Some people do have problems with their handwriting that cannot be fixed by practice. The likelyhood that all of the OP’s coworkers suffer from same is small.

I agree, though, that the OP’s remarks on the intelligence of people with bad handwriting are unfortunate, particularly when they are made in sentence fragments that are randomly ended with question marks?

Not that my writing (both print and cursive) was ever particularly illegible, but I so admired my stepmother’s penmanship that I endeavored to change mine so that it would at least be similar…

after many hours of practice and self-prescribed drills, I successfully “changed” my writing style…it doesn’t look exactly like hers (because that would be very “Single White Female”), but it’s similar…

I used to have absolutely awful handwriting. There were times where even I couldn’t read it, let alone my teachers. I wish I could blame it on dysgraphia, but I can’t; it was just plain laziness on my part. I worked on it, and now have nice handwriting. It’s still sloppy on occasion when I have to write quickly, but I can read it, and that’s what counts. Stuff other people have to read gets typed.

Robin

I had a prof in college who said that taking calligraphy (sp?) is a great way to improve handwriting.

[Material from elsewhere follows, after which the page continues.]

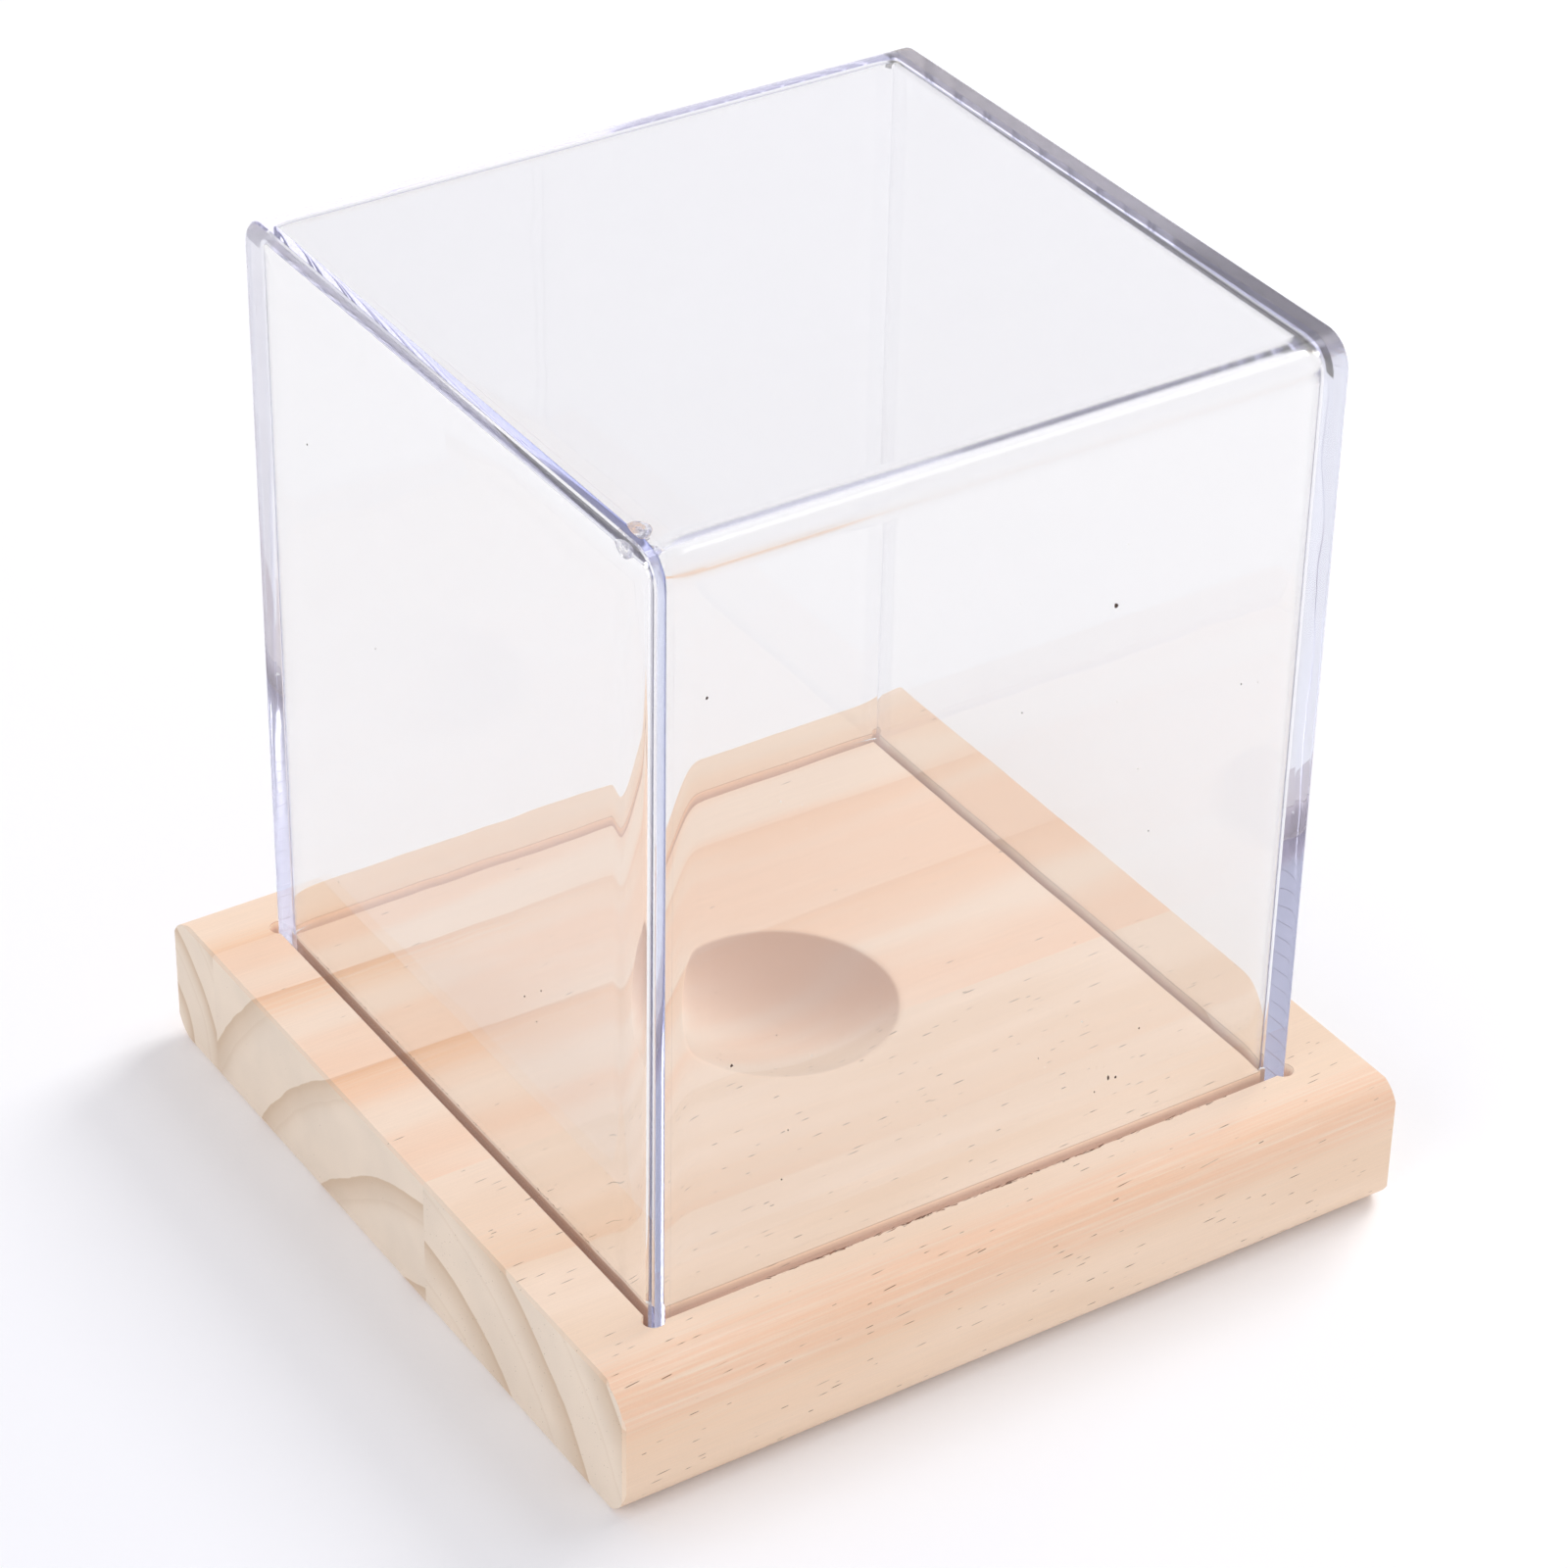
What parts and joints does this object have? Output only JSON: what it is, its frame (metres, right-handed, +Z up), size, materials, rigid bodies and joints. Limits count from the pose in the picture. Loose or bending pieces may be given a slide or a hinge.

There is bad-handwriting-as-a-result-of-learning-disability (kindly mentioned and explained by a poster above) and then there is bad-handwriting-because-I’m-too-lazy-to-bother-writing-as-neatly-as-I-can.

I suspect the OP is more concerned with option two.

There are some people who really can’t write any more legibly without extensive and possibly unreasonable effort and/or retraining. There are also (I’d venture to say a lot more of these) people who can’t be arsed to write legibly when other people are being expected to read their penmanship. A pox on the houses of the members of the second group.

I often have to read other people’s handwriting for my job. I’ve formulated and stick fast to the following rule:

If I cannot read it, I will ask. Once. If you give me a snippy, mouthy or dismissive line of nonsense about how stupid I am because I can’t read your writing, I never ask again and your work drops to the bottom of my priority list along with Ritual Desk Cleaning, below board surfing. If you make an effort (and it’s easy to tell who’s trying and who’s just lazy), I’ll make the time to try and learn how to read your writing.

My penmanship is poor unless I really take my time and make an effort to do grade-school cursive. I find when I try to write neatly, I get a death grip on the pen and my hand cramps - guess I have issues there. Honestly, it’s not a priority in my life, but when it has to be legible, I do my best.

Sadly, my frequent use of the keyboard has lessened my penmanship skills.

I believe and old friend of mine falls into the “dysgraphic” category. You could not read anything this guy wrote. It didn’t even look a lot like letters; those that did were some completely random approximation of the spelling. His signature looked like two, identical, tightly-compacted strings of the letter ‘w’ - although there was no ‘w’ in his name. I’m pretty sure he never learned to write in cursive. Be glad you don’t have to try to decipher his scrawl!

I did some calligraphy in high school. My handwriting still sucks, but evidently it doesn’t suck as much as the OP’s coworkers’ handwriting. I’m always glad to find that there’s someone whose handwriting sucks worse than mine.

Try side-stepping the issue of trying to make them write more legibly because it sounds like some people just can’t do it. Maybe you could get stickers with their names printed up and keep the stickers by the log book.

Is it possible to use numbers instead?